Acoustic emissions associated with the formation of fracture sets in sandstone under polyaxial stress conditions‡

A polyaxial (true‐triaxial) stress‐loading system, developed originally for determining all nine components of P‐ and S‐wave velocities and attenuation and fluid permeability for 50.8 mm‐side cubic rock specimens tested to failure, has been modified to permit the measurement of acoustic emission events associated with the failure process. Results are reported for Crosland Hill sandstone tested to failure under loading conditions leading to the formation of sets of aligned microcracks, achieved by maintaining the minor principal stress at a low value while increasing the two other principal stresses until failure of the rock. An ultrasonic survey associated with the test has been employed to map the transversely‐isotropic velocity structure created by through‐going parallel fractures resulting from the sets of aligned microcracks. This velocity structure has then been employed to locate acoustic emission events recorded during the test by four acoustic emission sensors located in each of the six specimen loading platens. A selection of acoustic emission events associated with one of the fractures has been processed for moment tensor analysis information, in order to determine the source type and orientation of microcracking as the fracture grows.

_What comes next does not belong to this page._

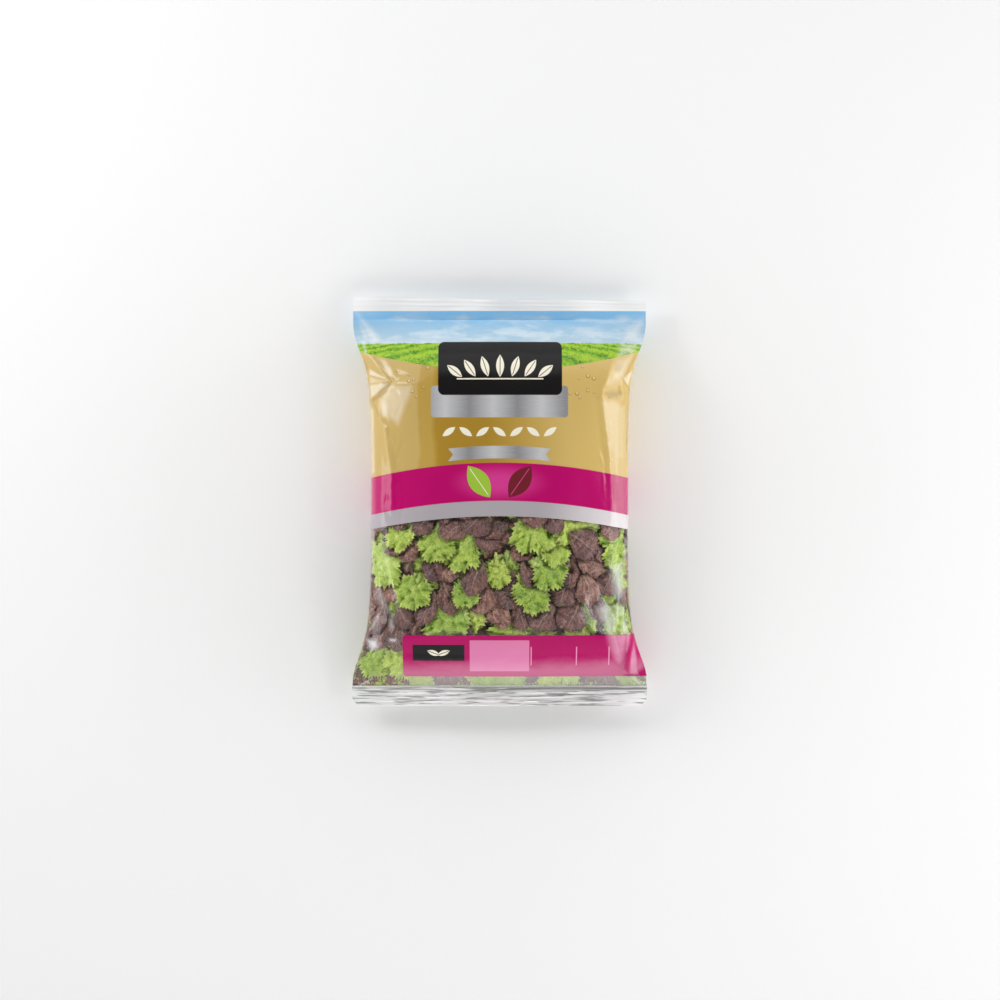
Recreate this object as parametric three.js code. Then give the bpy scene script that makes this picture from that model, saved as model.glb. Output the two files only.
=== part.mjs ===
// A sealed pillow bag of salad leaves, lying on its back with its printed front up.
// Millimetres. X runs across the bag, Y from the bottom seal to the top seal, Z up from the table.
// The origin is on the table, under the middle of the bag's outline.
// The bag is one welded tube of film: a pillow full of leaves, closed by a crimped seal at each end.

import * as THREE from "three";

// Film and overall size
const overallLength = 345; // cut edge to cut edge, as the filled bag lies
const topSealHalf = 123.3; // half the width of the top seal
const bottomSealHalf = 124.3; // half the width of the bottom seal, the tube laid flat
const waistHalf = 107.4; // half the width where the filling pulls the sides in
const topSealHeight = 12.6; // crimped band across the top
const bottomSealHeight = 16; // crimped band across the bottom
const seamThickness = 1.2; // film on film, at the seals and along the side folds

// Filling
const frontFullness = 1.05; // how far the front bulges for the width that it gives up
const backFullness = 0.98; // the same for the back, before the table flattens it
const foldHeightMiddle = 34; // height of the side folds halfway along the bag
const sealHeight = 23; // height of both seals above the table
const sealDroop = 5; // how much lower the ends of a seal hang than its middle

// Cross-section: an ellipse has a squareness of 2, and a higher one is flatter on top.
// Its edge thins out into a flat ear near the seals and is rounded where the bag is full.
const frontSquareness = 2.5;
const backSquareness = 2.8;
const edgePower = { ear: 1.35, full: 0.5 };
const earFade = { from: 0.1, to: 0.85 }; // share of the full bulge over which the ear goes

// How far the width flares out again towards each seal
const topFlare = { reach: 39.5, power: 3.5 };
const bottomFlare = { reach: 34, power: 2.6 };

// Crimping: level ridges pressed into both seals, and the waves that they leave along the cut edge
const crimpDepth = 0.55;
const crimpStart = 0.1; // share of the seal's height over which the ridges begin
const slowWave = { height: 1.3, length: 19, topStart: 0.4, bottomStart: 2.2 };
const quickWave = { height: 0.78, length: 8.3, start: 1.1 };
const topEdgeSlope = 2; // the top was cut a little askew
const bottomCornerRadius = 9;

// The fin where the tube of film is welded down the middle of the back
const finHalfWidth = 7;
const finThickness = 0.8;
const finEdge = 2; // width over which it runs out

// Soft lumps where leaves press on the film
const lumpHeight = 0.8;
const broadLumps = { across: 13, along: 17, start: 0.8, sway: 1.7, swayLength: 31 };
const smallLumps = { height: 0.6, across: 8.5, along: 21, start: 2.1 };
const lumpFadePower = 4; // how late lumps and folds die away towards the side folds
const foldFadePower = 8;
const reliefFade = 6; // least bulge that carries them in full

// Mesh density
const columns = 44;
const bodyRows = 38;
const topSealRows = 6;
const bottomSealRows = 8;
const rows = bottomSealRows + bodyRows + topSealRows;
const rowGathering = 1 / 1.3; // how strongly the rows gather at the seals

const topEdge = overallLength / 2;
const bottomEdge = -overallLength / 2;
const topWeld = topEdge - topSealHeight; // where the top seal meets the filling
const bottomWeld = bottomEdge + bottomSealHeight;

// Long folds in the front of the film, each a straight ridge or groove that fades at both ends.
// Positions are on the bag as seen from above; a negative height is a groove.
const frontFolds = [
  { from: [-119, 151], to: [-90, 99], height: 2.6, width: 7 }, // top left corner into the star
  { from: [-112, 126], to: [-90, 99], height: -2.2, width: 6 },
  { from: [-108, 86], to: [-90, 99], height: 2.4, width: 6 },
  { from: [-105, 77], to: [-88, 12], height: 1.8, width: 7 }, // long fold down the left side
  { from: [122, 156], to: [104, 103], height: 2.8, width: 7 }, // top right corner
  { from: [110, 97], to: [90, 92], height: -2.2, width: 7 }, // dimple under it
  { from: [-100, -49], to: [-84, -97], height: -2, width: 6 }, // slanting groove, lower left
  { from: [-124, -154], to: [-98, -118], height: 2.6, width: 7 }, // bottom left corner
  { from: [112, -112], to: [105, -146], height: 2.8, width: 6 }, // bottom right corner, three folds
  { from: [99, -138], to: [118, -152], height: -2.2, width: 6 },
  { from: [124, -154], to: [116, -120], height: -2, width: 6 },
];

// 0 at and below low, 1 at and above high, smooth between.
function smoothStep(low, high, value) {
  return THREE.MathUtils.smoothstep(value, low, high);
}

// Share of the flare that is left at a distance from a seal.
function flareShare(distance, { reach, power }) {
  return 1 / (1 + (Math.max(distance, 0) / reach) ** power);
}

// Half the width of the sealed tube, a little different at the two seals.
function sealHalf(y) {
  return THREE.MathUtils.lerp(
    bottomSealHalf,
    topSealHalf,
    smoothStep(bottomWeld, topWeld, y),
  );
}

// Half the width of the filled bag at a height along it.
function halfWidth(y) {
  const share =
    flareShare(topWeld - y, topFlare) + flareShare(y - bottomWeld, bottomFlare);
  return waistHalf + (sealHalf(y) - waistHalf) * Math.min(share, 1);
}

// How far a face bulges: the film keeps its length across, so what the width loses goes into the bulge.
function bulge(y, fullness) {
  const half = halfWidth(y);
  return fullness * half * Math.sqrt(Math.max(sealHalf(y) / half - 1, 0));
}

const fullBulge = bulge(0, frontFullness);

// 0 at the seals, where the filling tapers to thin corners, and 1 where the bag is full.
function fullShare(y) {
  return Math.min(bulge(y, frontFullness) / fullBulge, 1);
}

// The section's outline from the middle, where it is 1, to the side fold, where it is 0.
// Near the seals it thins out into flat ears, and in the middle it is a rounded pillow.
function sectionShape(across, y, squareness) {
  const roundness = smoothStep(earFade.from, earFade.to, fullShare(y));
  const power = THREE.MathUtils.lerp(edgePower.ear, edgePower.full, roundness);
  return Math.max(1 - Math.abs(across) ** squareness, 0) ** power;
}

// Height of the layer where front and back meet.
function meetingHeight(x, y) {
  const droop = sealDroop * (x / sealHalf(y)) ** 2 * (1 - fullShare(y));
  return (
    THREE.MathUtils.lerp(sealHeight, foldHeightMiddle, fullShare(y)) - droop
  );
}

// Height of the lumps at a point, fading towards the side folds.
function lumps(x, y, across) {
  const room = (1 - across ** lumpFadePower) * fullShare(y);
  const sway = broadLumps.sway * Math.sin(y / broadLumps.swayLength);
  const broad = Math.sin(x / broadLumps.across + sway) * Math.cos(y / broadLumps.along + broadLumps.start);
  const small = Math.sin(x / smallLumps.across - y / smallLumps.along + smallLumps.start);
  return lumpHeight * room * (broad + smallLumps.height * small);
}

// Height of one straight fold at a point: full along its middle, fading over its ends and its width.
function foldHeight(x, y, { from, to, height, width }) {
  const [fromX, fromY] = from;
  const alongX = to[0] - fromX;
  const alongY = to[1] - fromY;
  const share = THREE.MathUtils.clamp(
    ((x - fromX) * alongX + (y - fromY) * alongY) / (alongX ** 2 + alongY ** 2),
    0,
    1,
  );
  const gap = Math.hypot(x - fromX - share * alongX, y - fromY - share * alongY);
  return height * Math.exp(-((gap / width) ** 2)) * Math.sin(Math.PI * share) ** 0.5;
}

function allFolds(x, y) {
  return frontFolds.reduce((sum, fold) => sum + foldHeight(x, y, fold), 0);
}

// The filled part of the bag. across runs from -1 to 1 between the side folds.
function bodyPoint(across, y, isFront) {
  const x = halfWidth(y) * across;
  const middle = meetingHeight(x, y);
  if (isFront) {
    const dome = bulge(y, frontFullness) * sectionShape(across, y, frontSquareness);
    const relief = lumps(x, y, across) + allFolds(x, y) * (1 - across ** foldFadePower);
    const z = middle + seamThickness / 2 + dome + relief * smoothStep(0, reliefFade, dome);
    return [x, y, z];
  }
  const sag = bulge(y, backFullness) * sectionShape(across, y, backSquareness);
  const fin = finThickness * (1 - smoothStep(finHalfWidth - finEdge, finHalfWidth, Math.abs(x)));
  return [x, y, Math.max(middle - seamThickness / 2 - sag - fin, 0)];
}

// A crimped seal. depth runs from 0 at the weld to 1 at the cut edge.
function sealPoint(across, depth, isTop, isFront) {
  const weld = isTop ? topWeld : bottomWeld;
  const height = isTop ? topSealHeight : bottomSealHeight;
  const slope = isTop ? topEdgeSlope * (-across - 1) * depth : 0;
  const outward = isTop ? 1 : -1;
  const y = weld + outward * depth * height + slope;
  const intoCorner = isTop
    ? 0
    : Math.max(depth * height - (height - bottomCornerRadius), 0);
  const rounding =
    bottomCornerRadius - Math.sqrt(bottomCornerRadius ** 2 - intoCorner ** 2);
  const x = across * (sealHalf(y) - rounding);
  const ridges = isTop ? topSealRows : bottomSealRows;
  const crimp = crimpDepth * Math.cos(Math.PI * ridges * depth) * smoothStep(0, crimpStart, depth);
  const slowStart = isTop ? slowWave.topStart : slowWave.bottomStart;
  const slow = slowWave.height * Math.sin(x / slowWave.length + slowStart);
  const quick = quickWave.height * Math.sin(x / quickWave.length + quickWave.start);
  const wave = depth * (slow + quick);
  const side = isFront ? 1 : -1;
  return [x, y, meetingHeight(x, weld) + wave + crimp + (side * seamThickness) / 2];
}

// Carries a point of a box two units wide, long and deep onto the bag.
function bagPoint(boxX, boxY, boxZ) {
  const across = Math.sin((boxX * Math.PI) / 2);
  const isFront = boxZ > 0;
  const row = ((boxY + 1) / 2) * rows;
  if (row <= bottomSealRows) {
    return sealPoint(across, 1 - row / bottomSealRows, false, isFront);
  }
  if (row >= bottomSealRows + bodyRows) {
    return sealPoint(across, (row - bottomSealRows - bodyRows) / topSealRows, true, isFront);
  }
  const share = (row - bottomSealRows) / bodyRows;
  const eased = share - (rowGathering * Math.sin(2 * Math.PI * share)) / (2 * Math.PI);
  return bodyPoint(across, THREE.MathUtils.lerp(bottomWeld, topWeld, eased), isFront);
}

function bagGeometry() {
  const geometry = new THREE.BoxGeometry(2, 2, 2, columns, rows, 1);
  const position = geometry.getAttribute("position");
  for (let i = 0; i < position.count; i++) {
    const point = bagPoint(position.getX(i), position.getY(i), position.getZ(i));
    position.setXYZ(i, ...point);
  }
  geometry.computeVertexNormals();
  return geometry;
}

const bag = new THREE.Mesh(
  bagGeometry(),
  new THREE.MeshStandardMaterial({ color: 0xb08f3a, roughness: 0.3, metalness: 0 }),
);
bag.name = "bag";

const saladBag = new THREE.Group();
saladBag.add(bag);

export default saladBag;
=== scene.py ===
import math

import bpy
import numpy as np
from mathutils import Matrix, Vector


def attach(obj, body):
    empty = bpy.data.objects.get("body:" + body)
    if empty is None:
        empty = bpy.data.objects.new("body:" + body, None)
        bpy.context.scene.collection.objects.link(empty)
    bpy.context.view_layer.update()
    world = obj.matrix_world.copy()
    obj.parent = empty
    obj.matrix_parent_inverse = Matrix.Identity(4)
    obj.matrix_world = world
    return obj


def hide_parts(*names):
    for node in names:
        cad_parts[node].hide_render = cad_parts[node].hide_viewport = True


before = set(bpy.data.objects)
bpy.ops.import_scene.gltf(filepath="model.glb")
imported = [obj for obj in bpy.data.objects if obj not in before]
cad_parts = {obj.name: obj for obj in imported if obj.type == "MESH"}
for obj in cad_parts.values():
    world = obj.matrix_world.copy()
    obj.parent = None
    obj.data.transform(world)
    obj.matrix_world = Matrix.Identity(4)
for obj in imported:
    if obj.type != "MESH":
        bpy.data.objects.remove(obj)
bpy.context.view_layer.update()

# A sealed bag of salad leaves on its back: one tube of film, printed above and clear below,
# crimped shut at both ends and packed with green and red lettuce leaves.
# X runs across the bag, Y towards its top seal, Z up. Shapes are worked out in millimetres.
millimetre = 0.001
halfGirth = 248.0  # how far round the film the middle of the back is from the middle of the front
fullTurn = 6.28  # radians, for random turns and phases


def deselectAll():
    if bpy.context.object and bpy.context.object.mode != "OBJECT":
        bpy.ops.object.mode_set(mode="OBJECT")
    bpy.ops.object.select_all(action="DESELECT")


def pickOut(piece):
    deselectAll()
    piece.select_set(True)
    bpy.context.view_layer.objects.active = piece


def gridSheet(name, columns, rows):
    deselectAll()
    bpy.ops.mesh.primitive_grid_add(x_subdivisions=columns, y_subdivisions=rows, size=2)
    piece = bpy.context.object
    piece.name = piece.data.name = name
    return piece


def readPoints(piece):
    points = np.empty(len(piece.data.vertices) * 3)
    piece.data.vertices.foreach_get("co", points)
    return points.reshape(-1, 3)


def writePoints(piece, points):
    piece.data.vertices.foreach_set("co", np.ascontiguousarray(points, dtype=float).ravel())
    piece.data.update()


def applyModifier(piece, kind, **settings):
    pickOut(piece)
    modifier = piece.modifiers.new(kind.title(), kind)
    for name, value in settings.items():
        setattr(modifier, name, value)
    bpy.ops.object.modifier_apply(modifier=modifier.name)


def smoothByAngle(piece, degrees):
    pickOut(piece)
    bpy.ops.object.shade_smooth_by_angle(angle=math.radians(degrees))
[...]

The mechanisms indicate tensile behaviour during initial fracture propagation. Shear failure, however, appears to dominate as the fracture finally approaches the opposite face of the cubic specimen. The work presented here has, in part, led to the development of new rock testing systems and geophysical monitoring and processing technologies that will enable laboratory study of rock behaviour under conditions better resembling those experienced in situ.